*Task to carry out*. Print out the material that follows word for word.

====================

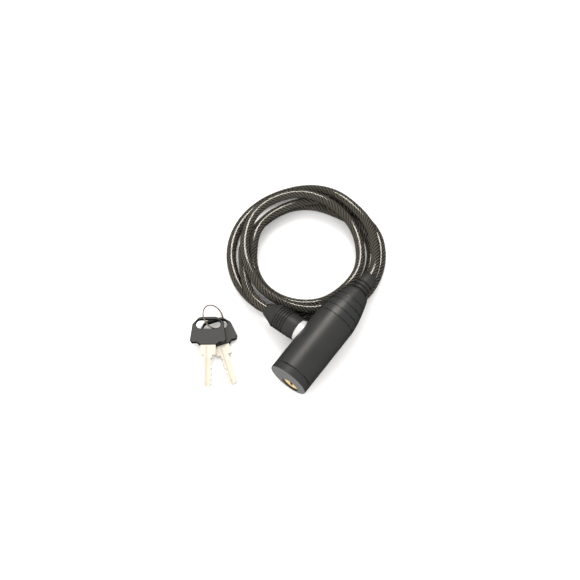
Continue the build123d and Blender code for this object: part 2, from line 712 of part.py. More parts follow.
def main():
    os.makedirs("parts", exist_ok=True)
    place = lay_lock()
    for name, piece in lock_pieces().items():
        export_step(place * piece, f"parts/{name}.step")
    for name, piece in loose_pieces().items():
        export_step(piece, f"parts/{name}.step")


if __name__ == "__main__":
    main()
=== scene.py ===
"""Coiled cable lock with its two keys: the finished pieces and their materials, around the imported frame."""

import json
import math

import bpy
import numpy as np
from bpy.props import FloatProperty, FloatVectorProperty, IntProperty, PointerProperty
from mathutils import Matrix, Vector


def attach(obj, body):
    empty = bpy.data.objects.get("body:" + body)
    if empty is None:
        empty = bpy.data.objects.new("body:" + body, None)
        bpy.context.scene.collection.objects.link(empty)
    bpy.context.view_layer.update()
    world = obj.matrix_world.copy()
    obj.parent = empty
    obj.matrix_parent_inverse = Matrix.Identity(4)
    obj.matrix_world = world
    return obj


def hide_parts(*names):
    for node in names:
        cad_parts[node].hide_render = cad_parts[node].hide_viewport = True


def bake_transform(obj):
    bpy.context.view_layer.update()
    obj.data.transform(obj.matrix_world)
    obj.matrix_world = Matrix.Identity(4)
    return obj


bl_info = {
    "name": "Coiled cable lock",
    "version": (1, 0, 0),
    "blender": (4, 5, 0),
    "location": "3D View > Sidebar > Cable lock",
    "description": "Builds a coiled cable lock with its barrel, ferrule and keys",
    "category": "Object",
}

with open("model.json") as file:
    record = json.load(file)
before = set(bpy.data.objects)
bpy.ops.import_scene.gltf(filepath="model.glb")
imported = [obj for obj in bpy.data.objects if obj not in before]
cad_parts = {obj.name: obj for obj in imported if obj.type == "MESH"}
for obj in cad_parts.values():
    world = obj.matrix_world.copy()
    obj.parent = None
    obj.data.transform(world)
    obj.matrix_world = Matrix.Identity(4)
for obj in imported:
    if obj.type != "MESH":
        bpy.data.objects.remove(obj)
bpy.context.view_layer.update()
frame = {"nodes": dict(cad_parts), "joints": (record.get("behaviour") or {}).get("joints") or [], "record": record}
JOINTS = {joint["name"]: joint for joint in frame["joints"]}
MM = 0.001

# ---- the cable's route, millimetres ---------------------------------------------------------------
# Places along the barrel's own axis where the cable runs straight: inside it, in the boot, past it.
BARREL_RUN = (72.0, 85.0, 101.5)
# Where the cable leaves the boot's tip, along the barrel's axis.
BOOT_TIP = 98.5
# Places along the plug's axis, at SOCKET_X on the barrel, where the cable runs straight into the ferrule.
SOCKET_X = 35.0
FERRULE_RUN = (56.2, 45.7, 41.2)
LEAD = [(50.6, -14.0, 22.4), (49.3, 0.0, 19.8), (47.8, 12.8, 17.8)]
TAIL = [(-46.6, 0.0, 9.8), (-45.7, -12.8, 11.9), (-44.5, -25.6, 12.7), (-41.8, -36.8, 13.7)]
STATIONS = 24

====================

*Solution below*.
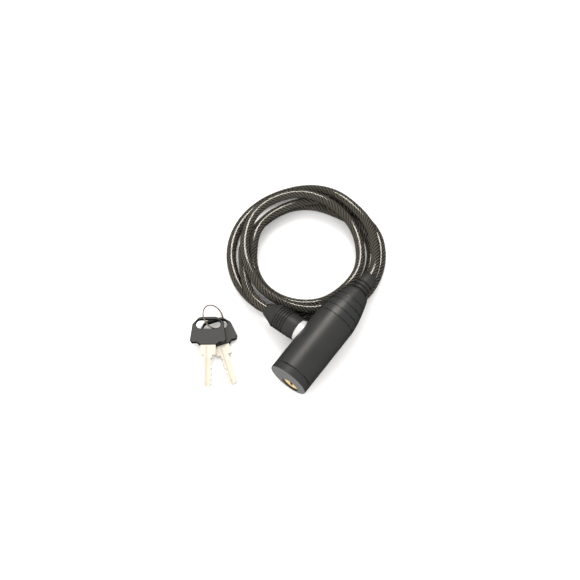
Continue the build123d and Blender code for this object: part 2, from line 712 of part.py. More parts follow.
def main():
    os.makedirs("parts", exist_ok=True)
    place = lay_lock()
    for name, piece in lock_pieces().items():
        export_step(place * piece, f"parts/{name}.step")
    for name, piece in loose_pieces().items():
        export_step(piece, f"parts/{name}.step")


if __name__ == "__main__":
    main()
=== scene.py ===
"""Coiled cable lock with its two keys: the finished pieces and their materials, around the imported frame."""

import json
import math

import bpy
import numpy as np
from bpy.props import FloatProperty, FloatVectorProperty, IntProperty, PointerProperty
from mathutils import Matrix, Vector


def attach(obj, body):
    empty = bpy.data.objects.get("body:" + body)
    if empty is None:
        empty = bpy.data.objects.new("body:" + body, None)
        bpy.context.scene.collection.objects.link(empty)
    bpy.context.view_layer.update()
    world = obj.matrix_world.copy()
    obj.parent = empty
    obj.matrix_parent_inverse = Matrix.Identity(4)
    obj.matrix_world = world
    return obj


def hide_parts(*names):
    for node in names:
        cad_parts[node].hide_render = cad_parts[node].hide_viewport = True


def bake_transform(obj):
    bpy.context.view_layer.update()
    obj.data.transform(obj.matrix_world)
    obj.matrix_world = Matrix.Identity(4)
    return obj


bl_info = {
    "name": "Coiled cable lock",
    "version": (1, 0, 0),
    "blender": (4, 5, 0),
    "location": "3D View > Sidebar > Cable lock",
    "description": "Builds a coiled cable lock with its barrel, ferrule and keys",
    "category": "Object",
}

with open("model.json") as file:
    record = json.load(file)
before = set(bpy.data.objects)
bpy.ops.import_scene.gltf(filepath="model.glb")
imported = [obj for obj in bpy.data.objects if obj not in before]
cad_parts = {obj.name: obj for obj in imported if obj.type == "MESH"}
for obj in cad_parts.values():
    world = obj.matrix_world.copy()
    obj.parent = None
    obj.data.transform(world)
    obj.matrix_world = Matrix.Identity(4)
for obj in imported:
    if obj.type != "MESH":
        bpy.data.objects.remove(obj)
bpy.context.view_layer.update()
frame = {"nodes": dict(cad_parts), "joints": (record.get("behaviour") or {}).get("joints") or [], "record": record}
JOINTS = {joint["name"]: joint for joint in frame["joints"]}
MM = 0.001

# ---- the cable's route, millimetres ---------------------------------------------------------------
# Places along the barrel's own axis where the cable runs straight: inside it, in the boot, past it.
BARREL_RUN = (72.0, 85.0, 101.5)
# Where the cable leaves the boot's tip, along the barrel's axis.
BOOT_TIP = 98.5
# Places along the plug's axis, at SOCKET_X on the barrel, where the cable runs straight into the ferrule.
SOCKET_X = 35.0
FERRULE_RUN = (56.2, 45.7, 41.2)
LEAD = [(50.6, -14.0, 22.4), (49.3, 0.0, 19.8), (47.8, 12.8, 17.8)]
TAIL = [(-46.6, 0.0, 9.8), (-45.7, -12.8, 11.9), (-44.5, -25.6, 12.7), (-41.8, -36.8, 13.7)]
STATIONS = 24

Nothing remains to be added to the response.